>> Start ENTRIES SHOWN
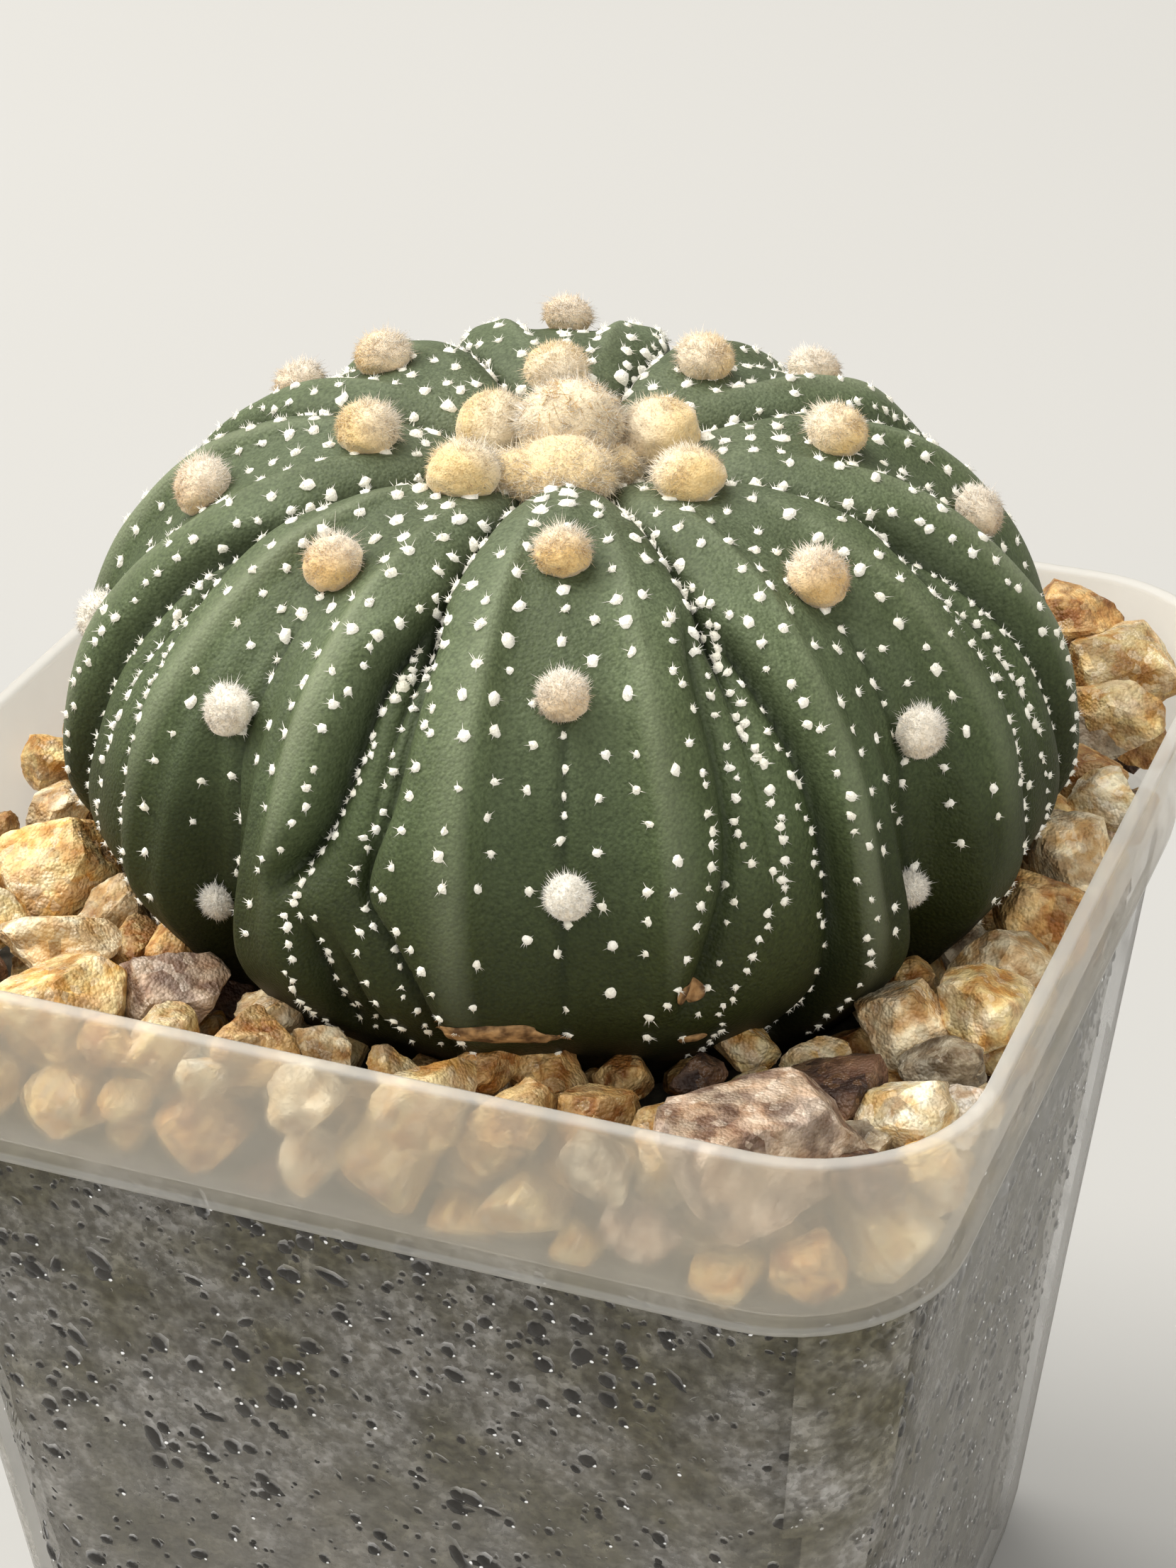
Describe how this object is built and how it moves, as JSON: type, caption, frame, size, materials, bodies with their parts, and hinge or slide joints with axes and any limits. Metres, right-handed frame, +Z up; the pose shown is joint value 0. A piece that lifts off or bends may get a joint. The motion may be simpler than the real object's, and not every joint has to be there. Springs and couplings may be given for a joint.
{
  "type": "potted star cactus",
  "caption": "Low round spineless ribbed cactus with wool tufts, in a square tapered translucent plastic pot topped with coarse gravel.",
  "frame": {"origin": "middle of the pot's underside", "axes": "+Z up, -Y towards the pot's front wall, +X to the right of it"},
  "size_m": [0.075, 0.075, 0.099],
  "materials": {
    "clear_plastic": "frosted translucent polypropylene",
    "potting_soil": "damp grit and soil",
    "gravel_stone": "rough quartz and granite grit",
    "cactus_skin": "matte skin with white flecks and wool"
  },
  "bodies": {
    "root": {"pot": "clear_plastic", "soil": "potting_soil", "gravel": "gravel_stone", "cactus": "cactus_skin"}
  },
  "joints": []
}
>> End ENTRIES SHOWN
>> Start ENTRIES SHOWN
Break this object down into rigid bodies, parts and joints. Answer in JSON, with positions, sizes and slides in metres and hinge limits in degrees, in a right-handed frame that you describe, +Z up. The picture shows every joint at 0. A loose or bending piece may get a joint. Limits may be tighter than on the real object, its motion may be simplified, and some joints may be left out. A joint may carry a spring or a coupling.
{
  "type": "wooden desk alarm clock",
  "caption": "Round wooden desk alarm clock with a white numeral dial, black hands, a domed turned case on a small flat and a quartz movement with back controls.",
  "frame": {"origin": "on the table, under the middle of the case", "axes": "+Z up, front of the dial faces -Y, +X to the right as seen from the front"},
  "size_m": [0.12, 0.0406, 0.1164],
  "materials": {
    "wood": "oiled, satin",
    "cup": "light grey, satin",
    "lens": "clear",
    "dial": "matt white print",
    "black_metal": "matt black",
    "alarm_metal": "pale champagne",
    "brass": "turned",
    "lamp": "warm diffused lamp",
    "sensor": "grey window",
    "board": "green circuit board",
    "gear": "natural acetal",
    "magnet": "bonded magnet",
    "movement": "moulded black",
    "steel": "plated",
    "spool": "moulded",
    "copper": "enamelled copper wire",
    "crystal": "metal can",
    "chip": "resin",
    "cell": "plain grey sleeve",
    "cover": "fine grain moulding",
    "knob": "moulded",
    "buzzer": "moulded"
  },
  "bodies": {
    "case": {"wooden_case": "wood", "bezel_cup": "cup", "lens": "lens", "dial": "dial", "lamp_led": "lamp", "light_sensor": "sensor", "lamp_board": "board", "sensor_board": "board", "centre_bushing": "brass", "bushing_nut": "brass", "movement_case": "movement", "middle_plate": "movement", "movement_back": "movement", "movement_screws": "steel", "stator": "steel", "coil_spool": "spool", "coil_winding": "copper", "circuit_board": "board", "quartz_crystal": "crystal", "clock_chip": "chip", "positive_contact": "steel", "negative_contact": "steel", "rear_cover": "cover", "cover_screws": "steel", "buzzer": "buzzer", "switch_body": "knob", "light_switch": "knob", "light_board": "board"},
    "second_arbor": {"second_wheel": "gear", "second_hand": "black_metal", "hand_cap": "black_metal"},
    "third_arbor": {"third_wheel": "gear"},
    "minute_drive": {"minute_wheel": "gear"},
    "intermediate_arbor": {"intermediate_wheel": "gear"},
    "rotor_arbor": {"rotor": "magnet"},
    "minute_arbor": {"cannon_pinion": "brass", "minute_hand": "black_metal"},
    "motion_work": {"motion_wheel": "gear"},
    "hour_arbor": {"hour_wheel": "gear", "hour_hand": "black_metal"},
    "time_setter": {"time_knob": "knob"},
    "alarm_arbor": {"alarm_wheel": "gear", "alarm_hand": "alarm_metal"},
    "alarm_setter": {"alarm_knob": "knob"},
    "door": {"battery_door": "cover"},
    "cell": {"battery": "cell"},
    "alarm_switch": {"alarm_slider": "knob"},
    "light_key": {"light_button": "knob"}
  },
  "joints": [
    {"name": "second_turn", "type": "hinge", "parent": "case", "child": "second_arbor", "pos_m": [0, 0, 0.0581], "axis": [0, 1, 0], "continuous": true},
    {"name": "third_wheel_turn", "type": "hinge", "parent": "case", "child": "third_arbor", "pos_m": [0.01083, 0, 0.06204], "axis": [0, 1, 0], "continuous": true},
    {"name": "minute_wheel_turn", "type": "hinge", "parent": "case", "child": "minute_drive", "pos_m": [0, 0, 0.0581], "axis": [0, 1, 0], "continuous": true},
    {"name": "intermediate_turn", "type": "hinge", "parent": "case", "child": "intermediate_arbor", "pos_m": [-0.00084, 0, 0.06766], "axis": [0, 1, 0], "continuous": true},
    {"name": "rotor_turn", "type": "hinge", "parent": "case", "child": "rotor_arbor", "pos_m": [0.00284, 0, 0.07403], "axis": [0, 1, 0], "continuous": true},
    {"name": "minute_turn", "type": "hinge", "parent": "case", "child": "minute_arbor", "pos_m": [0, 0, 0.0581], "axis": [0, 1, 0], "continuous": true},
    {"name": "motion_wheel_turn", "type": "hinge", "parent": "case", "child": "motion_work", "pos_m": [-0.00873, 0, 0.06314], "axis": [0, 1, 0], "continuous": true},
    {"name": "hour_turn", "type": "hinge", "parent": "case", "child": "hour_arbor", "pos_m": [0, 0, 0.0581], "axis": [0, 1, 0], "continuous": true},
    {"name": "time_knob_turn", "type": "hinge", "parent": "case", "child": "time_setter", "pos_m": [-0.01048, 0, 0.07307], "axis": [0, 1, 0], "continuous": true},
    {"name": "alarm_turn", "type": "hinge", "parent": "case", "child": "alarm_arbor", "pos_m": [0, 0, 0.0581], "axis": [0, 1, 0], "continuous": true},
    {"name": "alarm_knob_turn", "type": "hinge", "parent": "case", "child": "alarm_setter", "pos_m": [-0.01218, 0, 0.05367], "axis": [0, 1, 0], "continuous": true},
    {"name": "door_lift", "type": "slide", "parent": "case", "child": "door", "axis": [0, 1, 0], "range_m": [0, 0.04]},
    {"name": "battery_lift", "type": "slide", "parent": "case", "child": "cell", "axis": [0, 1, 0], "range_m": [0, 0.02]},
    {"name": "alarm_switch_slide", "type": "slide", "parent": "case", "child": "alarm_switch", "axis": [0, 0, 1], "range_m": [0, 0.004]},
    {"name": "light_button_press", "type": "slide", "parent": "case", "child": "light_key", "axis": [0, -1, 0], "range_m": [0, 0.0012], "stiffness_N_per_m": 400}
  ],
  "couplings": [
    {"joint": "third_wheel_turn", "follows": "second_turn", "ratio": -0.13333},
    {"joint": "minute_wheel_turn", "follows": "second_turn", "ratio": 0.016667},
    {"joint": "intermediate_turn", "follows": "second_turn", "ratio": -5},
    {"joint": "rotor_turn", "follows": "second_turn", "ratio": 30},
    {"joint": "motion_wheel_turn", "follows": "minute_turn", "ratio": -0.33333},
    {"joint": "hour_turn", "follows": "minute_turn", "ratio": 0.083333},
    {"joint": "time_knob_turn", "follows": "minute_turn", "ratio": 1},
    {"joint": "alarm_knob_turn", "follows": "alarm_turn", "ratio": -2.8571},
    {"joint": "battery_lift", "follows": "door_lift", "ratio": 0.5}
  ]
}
>> End ENTRIES SHOWN
>> Start ENTRIES SHOWN
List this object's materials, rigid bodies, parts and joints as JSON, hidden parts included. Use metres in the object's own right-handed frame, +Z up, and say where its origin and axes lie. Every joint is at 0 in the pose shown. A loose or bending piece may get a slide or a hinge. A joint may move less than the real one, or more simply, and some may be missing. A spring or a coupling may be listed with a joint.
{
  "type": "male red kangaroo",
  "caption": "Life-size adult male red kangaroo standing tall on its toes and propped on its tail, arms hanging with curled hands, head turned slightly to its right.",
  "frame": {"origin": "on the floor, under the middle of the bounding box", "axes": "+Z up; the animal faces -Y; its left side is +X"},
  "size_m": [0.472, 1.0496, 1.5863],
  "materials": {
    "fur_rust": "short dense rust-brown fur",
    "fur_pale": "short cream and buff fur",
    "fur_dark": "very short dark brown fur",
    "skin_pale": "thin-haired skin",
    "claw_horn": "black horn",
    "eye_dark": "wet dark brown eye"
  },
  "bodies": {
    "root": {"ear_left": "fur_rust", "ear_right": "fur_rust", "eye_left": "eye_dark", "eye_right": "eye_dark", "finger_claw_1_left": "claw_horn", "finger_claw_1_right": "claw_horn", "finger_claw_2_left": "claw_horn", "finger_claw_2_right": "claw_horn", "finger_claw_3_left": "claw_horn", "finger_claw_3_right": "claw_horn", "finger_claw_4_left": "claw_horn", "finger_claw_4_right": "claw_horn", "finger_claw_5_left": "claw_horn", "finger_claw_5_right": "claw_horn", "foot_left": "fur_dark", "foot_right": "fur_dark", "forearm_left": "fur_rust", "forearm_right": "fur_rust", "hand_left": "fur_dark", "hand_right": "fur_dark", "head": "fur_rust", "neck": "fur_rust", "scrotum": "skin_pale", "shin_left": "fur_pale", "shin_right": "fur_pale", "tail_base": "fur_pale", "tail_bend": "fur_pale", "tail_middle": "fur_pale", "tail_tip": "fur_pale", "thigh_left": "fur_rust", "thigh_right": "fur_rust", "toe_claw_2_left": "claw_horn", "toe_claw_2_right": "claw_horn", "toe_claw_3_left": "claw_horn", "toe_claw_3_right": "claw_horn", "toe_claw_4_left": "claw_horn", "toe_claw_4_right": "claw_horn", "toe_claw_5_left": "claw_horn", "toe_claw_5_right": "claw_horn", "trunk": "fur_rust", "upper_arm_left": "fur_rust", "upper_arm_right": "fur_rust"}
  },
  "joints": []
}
>> End ENTRIES SHOWN
REQUIREMENT
Pull every line containing the word "pose" out of the material.

SOLUTION
Describe how this object is built and how it moves, as JSON: type, caption, frame, size, materials, bodies with their parts, and hinge or slide joints with axes and any limits. Metres, right-handed frame, +Z up; the pose shown is joint value 0. A piece that lifts off or bends may get a joint. The motion may be simpler than the real object's, and not every joint has to be there. Springs and couplings may be given for a joint.
List this object's materials, rigid bodies, parts and joints as JSON, hidden parts included. Use metres in the object's own right-handed frame, +Z up, and say where its origin and axes lie. Every joint is at 0 in the pose shown. A loose or bending piece may get a slide or a hinge. A joint may move less than the real one, or more simply, and some may be missing. A spring or a coupling may be listed with a joint.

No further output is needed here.